Но нет!! Кейтон вскочил, как ужаленный. Он этого не хотел!! Злого умысла не было… Такого злого умысла… Умысел-то был… Но Ренн прав, вернее, прав не в понимании, но — в своём двойном непонимании: «Ты, что, не знал, кто он? Что иное он мог вытворить?» «И ты… ты просил его свести счеты с несчастной девчонкой, сиротой и дурочкой, которая что-то там о тебе наболтала?» Ну почему, почему спустя немногие минуты после сообщения тётки, уединившись, он пожалел дурочку, — но тут же и…возгордился собой, сочтя, что весьма ловко все проделал — и даже подумал, что Райс полакомился всласть и от такого блюда он и сам бы не отказался! Он рассмеялся тогда в темноте… «Да не смутят пустые сны наш дух! Ведь «совесть» — слово, созданное трусом, чтоб сильных напугать и остеречь. Кулак нам совесть, и закон нам — меч…» Откуда это?

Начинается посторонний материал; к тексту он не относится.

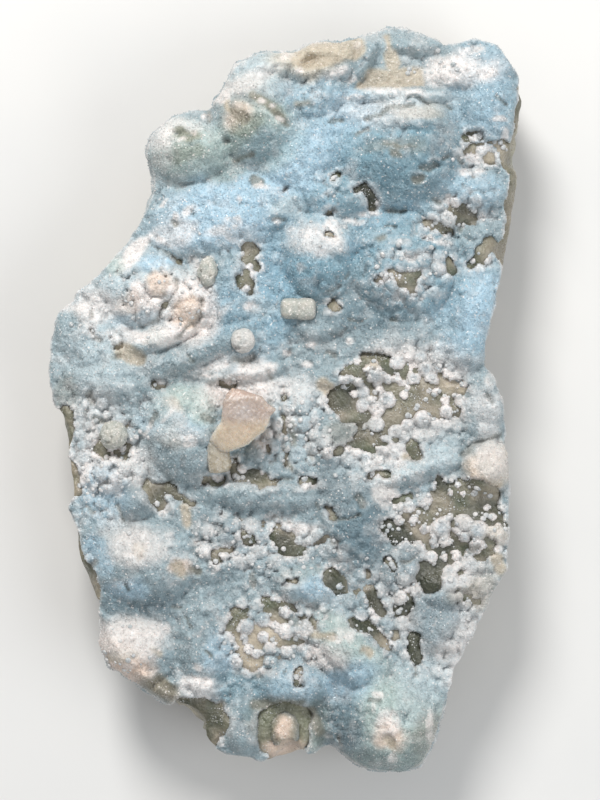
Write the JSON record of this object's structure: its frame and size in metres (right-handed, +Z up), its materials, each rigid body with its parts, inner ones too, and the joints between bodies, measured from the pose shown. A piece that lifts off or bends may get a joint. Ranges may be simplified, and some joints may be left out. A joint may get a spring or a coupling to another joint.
{
  "type": "hemimorphite specimen",
  "caption": "Hand specimen of a mineral: a flake of pale stone with a knobbly blue crystal crust, perched calcite and pale nodules, lying on its broken back.",
  "frame": {"origin": "middle of the bounding box at the surface the specimen lies on", "axes": "+Z up out of the crusted front, +Y along the longest side towards the end with the two balls, +X across"},
  "size_m": [0.048, 0.0754, 0.0168],
  "materials": {
    "stone": "grey-green to beige translucent stone, waxy where grown, rough where broken",
    "hemimorphite": "sugary sky-blue crust of tiny sparkling crystals with white knobs",
    "calcite": "frosted translucent crystal, peach to cream",
    "nodule": "pale waxy translucent nodule"
  },
  "bodies": {
    "root": {"smithsonite_stone": "stone", "hemimorphite_crust": "hemimorphite", "calcite_crystals": "calcite", "calcite_nub": "calcite", "pale_nodule_long": "nodule", "pale_nodule_round": "nodule", "pale_nodule_left": "nodule"}
  },
  "joints": []
}
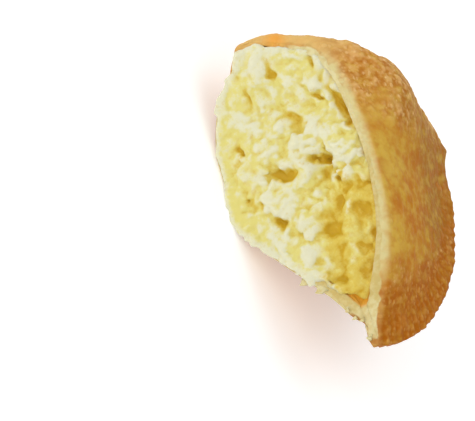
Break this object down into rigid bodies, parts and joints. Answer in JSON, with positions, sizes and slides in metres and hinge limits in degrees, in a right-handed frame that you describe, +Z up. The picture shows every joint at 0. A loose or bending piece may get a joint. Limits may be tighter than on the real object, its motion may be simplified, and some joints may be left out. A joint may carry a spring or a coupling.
{
  "type": "fried cheese pastry",
  "caption": "Cut half of a fried half-moon turnover with a crimped rim, open at the cut to show crumbled cheese filling.",
  "frame": {"origin": "middle of the part's bounding box, on the surface that the pastry lies on", "axes": "+X along the cut from the fold to the crimped edge, +Y away from the cut, +Z up"},
  "size_m": [0.0842, 0.0694, 0.0418],
  "materials": {
    "crust": null,
    "filling": null
  },
  "bodies": {
    "root": {"crust": "crust", "filling": "filling"}
  },
  "joints": []
}
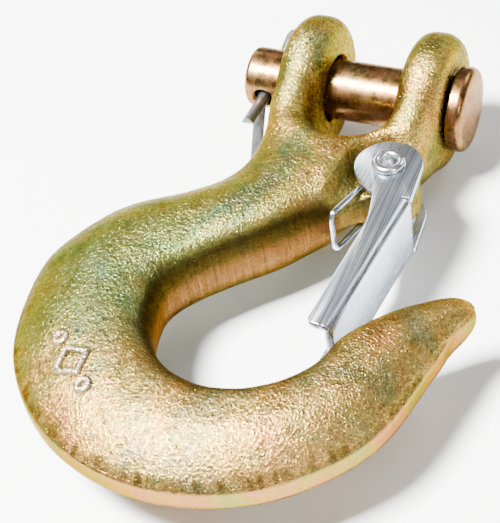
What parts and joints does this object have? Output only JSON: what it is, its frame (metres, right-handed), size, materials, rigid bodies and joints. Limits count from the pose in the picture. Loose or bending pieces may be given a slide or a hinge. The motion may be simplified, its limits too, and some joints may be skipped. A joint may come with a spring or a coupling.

Чёрт!.. Ричард III… Да, осмыслил Кейтон, вот он — переход от аристократизма духа к ничтожеству помыслов, но в его искажённой натуре этот дикий зигзаг был куда страшнее. От высоты духа, от божьего смирения и кротости, от жалости к жертве чужих прихотей и своей мести — он не опускался к ничтожеству помыслов, он сразу взлетал — на вершину низости. Он подлинно носил в себе Ричарда, которого столь бездумно тогда процитировал… Да, это Глостер проступил в нём… Он ведь воистину страшно усилился тогда. Ему казалось — на его голове — корона, в руках — скипетр!

Но почему? Почему, совершив мерзость, он стал сильнее?

Следующим вечером вернулся Ренн. Кейтон видел из-за полуопущенной шторы, как тот торопливо пробежал под зонтом к подъезду, слуги занесли саквояжи, экипаж отъехал от дверей. Энселм ожидал, что Альберт, несмотря на их последнюю встречу в Бате и разрыв отношений, всё же зайдёт, хотя бы поприветствует его, но в коридоре было тихо.

Ренн не зашел ни разу за два дня, а после начала занятий выбрал в аудитории место, если и не максимально далёкое от него, то достаточно отдалённое, чтобы уничтожить всякую возможность общения. Кейтон был огорчён этим. Вернувшаяся бессонница, тяжелые мысли, душевная тягота усугублялись вынужденным одиночеством. Тогда, в Бате, он не воспринял слова Ренна всерьёз, считал, что невиноват в произошедшем, что всё пустяки. Последовавший разговор с мисс Эбигейл был для него ушатом ледяной воды, заставившим его очнуться от обморока подлости, в котором он находился. Но разве Ренн сказал не то же самое? Теперь то, что Кейтон выслушал тогда от Альберта с высокомерной иронией, било его больнее, чем он думал. Одиночество стало до тошноты тягостным, но было и ещё одно — куда более важное для него обстоятельство. Едва ли мисс Эбигейл, думал Энселм, которая даже от мисс Рейчел скрывала свою любовь к нему, открылась Ренну. Этого быть не могло. А значит, он мог бы хоть изредка, как бы ненароком спрашивать о ней, какие-то сведения получать из приходящих Ренну писем от сестры и кузины. Но Ренн не разговаривал с ним, не утруждал себя даже приветствием, игнорировал его присутствие, где бы они ни сталкивались.